■ **WRITTEN PROBLEM**:
For the material that follows, return exactly the lines from the one with "for name, ring" through the one with "zip(*points))), Vector(map(max, zip(*points)))", both ends included.

■ **EXERCISE INPUTS**:
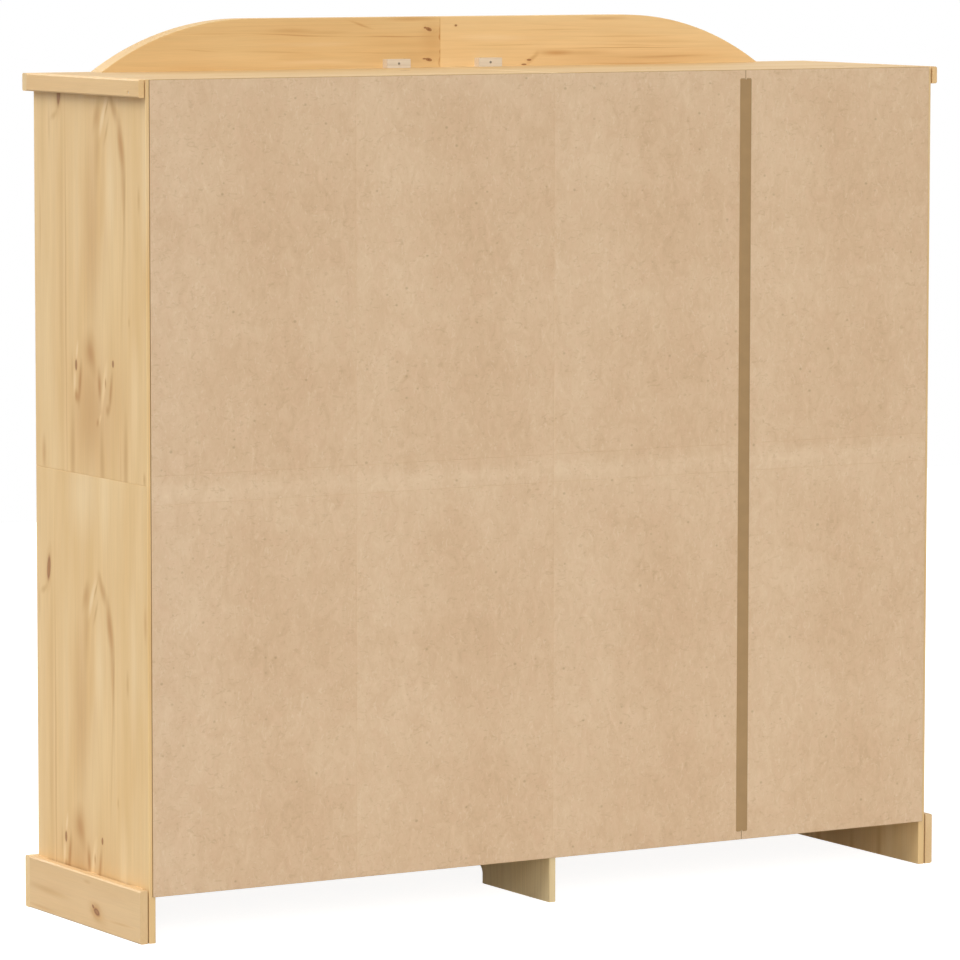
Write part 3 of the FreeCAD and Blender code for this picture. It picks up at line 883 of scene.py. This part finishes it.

==

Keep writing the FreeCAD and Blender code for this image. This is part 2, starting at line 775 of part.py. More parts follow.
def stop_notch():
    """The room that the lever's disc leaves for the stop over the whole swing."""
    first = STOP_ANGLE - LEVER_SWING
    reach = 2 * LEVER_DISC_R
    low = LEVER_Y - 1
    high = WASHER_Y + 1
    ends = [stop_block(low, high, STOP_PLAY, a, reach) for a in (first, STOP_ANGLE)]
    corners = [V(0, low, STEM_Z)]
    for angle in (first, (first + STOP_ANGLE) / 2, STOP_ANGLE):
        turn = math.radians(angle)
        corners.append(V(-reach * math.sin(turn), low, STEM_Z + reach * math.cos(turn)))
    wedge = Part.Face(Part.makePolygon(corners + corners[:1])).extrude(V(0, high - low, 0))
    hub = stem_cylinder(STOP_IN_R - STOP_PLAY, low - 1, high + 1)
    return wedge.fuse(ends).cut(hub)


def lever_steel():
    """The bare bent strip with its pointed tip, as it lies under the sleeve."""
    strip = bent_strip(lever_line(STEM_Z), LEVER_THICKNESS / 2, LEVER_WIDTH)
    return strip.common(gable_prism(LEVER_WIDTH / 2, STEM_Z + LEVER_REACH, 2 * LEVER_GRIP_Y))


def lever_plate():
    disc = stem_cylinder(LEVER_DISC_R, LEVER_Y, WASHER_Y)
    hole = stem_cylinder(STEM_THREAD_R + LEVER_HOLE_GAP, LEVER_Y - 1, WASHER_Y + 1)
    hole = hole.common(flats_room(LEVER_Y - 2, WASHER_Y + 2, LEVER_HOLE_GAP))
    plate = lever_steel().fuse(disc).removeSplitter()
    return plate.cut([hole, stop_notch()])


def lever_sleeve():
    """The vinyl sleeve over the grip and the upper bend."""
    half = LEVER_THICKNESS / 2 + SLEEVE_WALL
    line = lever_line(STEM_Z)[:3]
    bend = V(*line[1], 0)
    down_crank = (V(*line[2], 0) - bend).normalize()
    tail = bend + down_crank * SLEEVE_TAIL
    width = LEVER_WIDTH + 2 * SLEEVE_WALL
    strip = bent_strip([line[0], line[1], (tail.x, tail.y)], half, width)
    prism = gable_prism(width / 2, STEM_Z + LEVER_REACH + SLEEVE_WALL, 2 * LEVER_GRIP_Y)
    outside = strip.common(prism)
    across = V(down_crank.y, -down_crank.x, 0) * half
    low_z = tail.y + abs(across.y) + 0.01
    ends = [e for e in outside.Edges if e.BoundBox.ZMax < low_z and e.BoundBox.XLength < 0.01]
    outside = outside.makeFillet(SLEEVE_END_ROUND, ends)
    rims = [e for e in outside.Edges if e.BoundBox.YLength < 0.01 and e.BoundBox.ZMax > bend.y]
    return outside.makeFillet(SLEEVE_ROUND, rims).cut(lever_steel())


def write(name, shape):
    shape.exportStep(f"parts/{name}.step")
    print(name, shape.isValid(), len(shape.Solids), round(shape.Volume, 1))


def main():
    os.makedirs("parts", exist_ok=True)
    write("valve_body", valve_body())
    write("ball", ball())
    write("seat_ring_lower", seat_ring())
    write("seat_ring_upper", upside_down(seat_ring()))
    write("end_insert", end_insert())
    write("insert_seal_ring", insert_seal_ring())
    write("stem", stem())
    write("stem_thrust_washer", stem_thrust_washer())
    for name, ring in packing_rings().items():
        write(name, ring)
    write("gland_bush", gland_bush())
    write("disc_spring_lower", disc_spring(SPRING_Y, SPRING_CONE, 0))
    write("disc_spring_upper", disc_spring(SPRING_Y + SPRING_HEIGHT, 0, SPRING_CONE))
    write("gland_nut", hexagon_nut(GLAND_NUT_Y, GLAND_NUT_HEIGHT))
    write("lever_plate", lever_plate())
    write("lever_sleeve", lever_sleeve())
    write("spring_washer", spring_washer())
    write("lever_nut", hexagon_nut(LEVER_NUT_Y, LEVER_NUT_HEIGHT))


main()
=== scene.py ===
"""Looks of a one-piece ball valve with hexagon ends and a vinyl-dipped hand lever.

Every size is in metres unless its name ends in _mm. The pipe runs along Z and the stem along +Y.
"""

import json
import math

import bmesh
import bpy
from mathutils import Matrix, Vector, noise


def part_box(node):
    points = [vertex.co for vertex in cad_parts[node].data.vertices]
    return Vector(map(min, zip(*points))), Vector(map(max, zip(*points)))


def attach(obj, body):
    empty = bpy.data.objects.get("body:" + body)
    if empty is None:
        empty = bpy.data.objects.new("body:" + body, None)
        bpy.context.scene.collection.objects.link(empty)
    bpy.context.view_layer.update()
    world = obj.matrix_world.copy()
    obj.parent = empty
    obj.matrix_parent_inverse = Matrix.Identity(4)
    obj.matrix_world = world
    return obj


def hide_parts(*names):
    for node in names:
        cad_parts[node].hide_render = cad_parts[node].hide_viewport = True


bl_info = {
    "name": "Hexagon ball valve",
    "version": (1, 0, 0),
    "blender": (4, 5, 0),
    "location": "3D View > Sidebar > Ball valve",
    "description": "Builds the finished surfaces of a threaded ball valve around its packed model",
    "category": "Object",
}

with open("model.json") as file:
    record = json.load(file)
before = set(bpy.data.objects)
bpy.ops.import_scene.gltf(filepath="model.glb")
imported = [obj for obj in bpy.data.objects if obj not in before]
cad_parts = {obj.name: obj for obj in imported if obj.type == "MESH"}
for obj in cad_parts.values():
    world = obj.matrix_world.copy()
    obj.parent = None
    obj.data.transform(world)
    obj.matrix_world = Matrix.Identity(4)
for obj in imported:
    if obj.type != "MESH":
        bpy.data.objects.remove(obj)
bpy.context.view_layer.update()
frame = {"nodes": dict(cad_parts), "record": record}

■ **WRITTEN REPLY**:
    for name, ring in packing_rings().items():
        write(name, ring)
    write("gland_bush", gland_bush())
    write("disc_spring_lower", disc_spring(SPRING_Y, SPRING_CONE, 0))
    write("disc_spring_upper", disc_spring(SPRING_Y + SPRING_HEIGHT, 0, SPRING_CONE))
    write("gland_nut", hexagon_nut(GLAND_NUT_Y, GLAND_NUT_HEIGHT))
    write("lever_plate", lever_plate())
    write("lever_sleeve", lever_sleeve())
    write("spring_washer", spring_washer())
    write("lever_nut", hexagon_nut(LEVER_NUT_Y, LEVER_NUT_HEIGHT))


main()
=== scene.py ===
"""Looks of a one-piece ball valve with hexagon ends and a vinyl-dipped hand lever.

Every size is in metres unless its name ends in _mm. The pipe runs along Z and the stem along +Y.
"""

import json
import math

import bmesh
import bpy
from mathutils import Matrix, Vector, noise


def part_box(node):
    points = [vertex.co for vertex in cad_parts[node].data.vertices]
    return Vector(map(min, zip(*points))), Vector(map(max, zip(*points)))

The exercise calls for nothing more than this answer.